Check out this old Oak tree in New Orleans city park


















look close


----------



## Lilly (Jun 13, 2006)

looks to me like a reaper guy just to left, and is that a skull or creepy head thing in front up a bit by the big trunks separating..


----------



## Revenant (Mar 17, 2007)

Now THAT's a Tim Burton tree!!!


----------



## Aelwyn (Jul 7, 2008)

That's an AWESOME tree. And that pic is now my desktop wallpaper.


----------



## Sickie Ickie (Jun 20, 2006)

waaaaaaaaaaaaaaayyy cooooool tree!! Thanks for posting it!


----------



## slightlymad (May 25, 2006)

me likey


----------



## Haunted Bayou (Feb 16, 2007)

Looks like a baby alien....weird.


----------



## Terrormaster (Sep 27, 2007)

New Orleans City Park has always had some of the kewlest trees. I remember there was supposed to be a tree that looked like a woman was hanging from it and was cursed. But think that one was an urban legend.

-TM


----------



## beelce (Jul 21, 2007)

ok...nobody has seen the Racoon in the second pic...he came down from the top somewhere when I started taking pictures


----------



## Sickie Ickie (Jun 20, 2006)

LOL I see him now.


----------



## Ghoul Friday (Oct 6, 2007)

The raccoon actually gives you an even better sense of the size of that old tree. Really neat.
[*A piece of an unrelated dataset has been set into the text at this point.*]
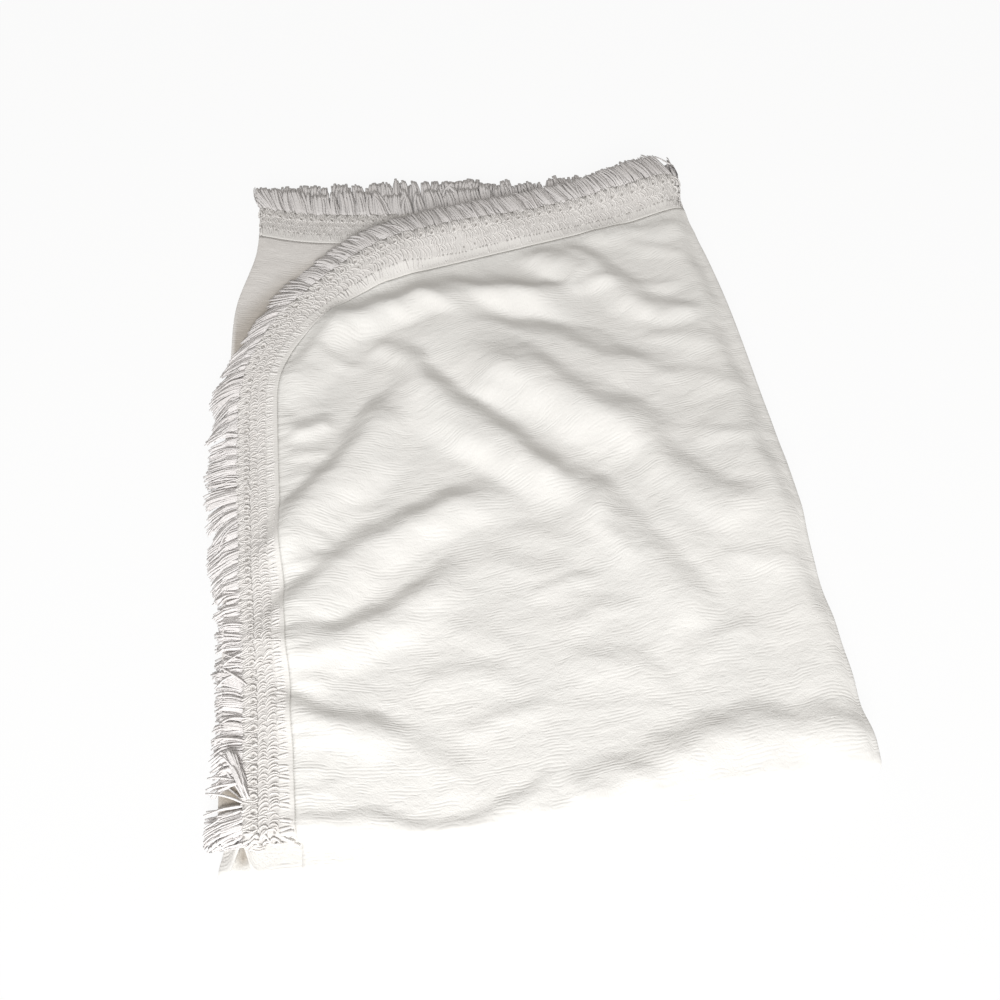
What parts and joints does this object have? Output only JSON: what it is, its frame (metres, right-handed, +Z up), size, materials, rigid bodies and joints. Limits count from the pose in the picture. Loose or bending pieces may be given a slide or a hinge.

Thanks for sharing.


----------



## beelce (Jul 21, 2007)

Here is another pic


----------



## Lilly (Jun 13, 2006)

I thought it was a skull you put up there, but now that you showed the closeup i see him better in the far away one..
goodpic


----------



## midnight_moon (Apr 28, 2008)

What a cool looking tree! 
The racoon is saying, "May I help you?" LOL!


----------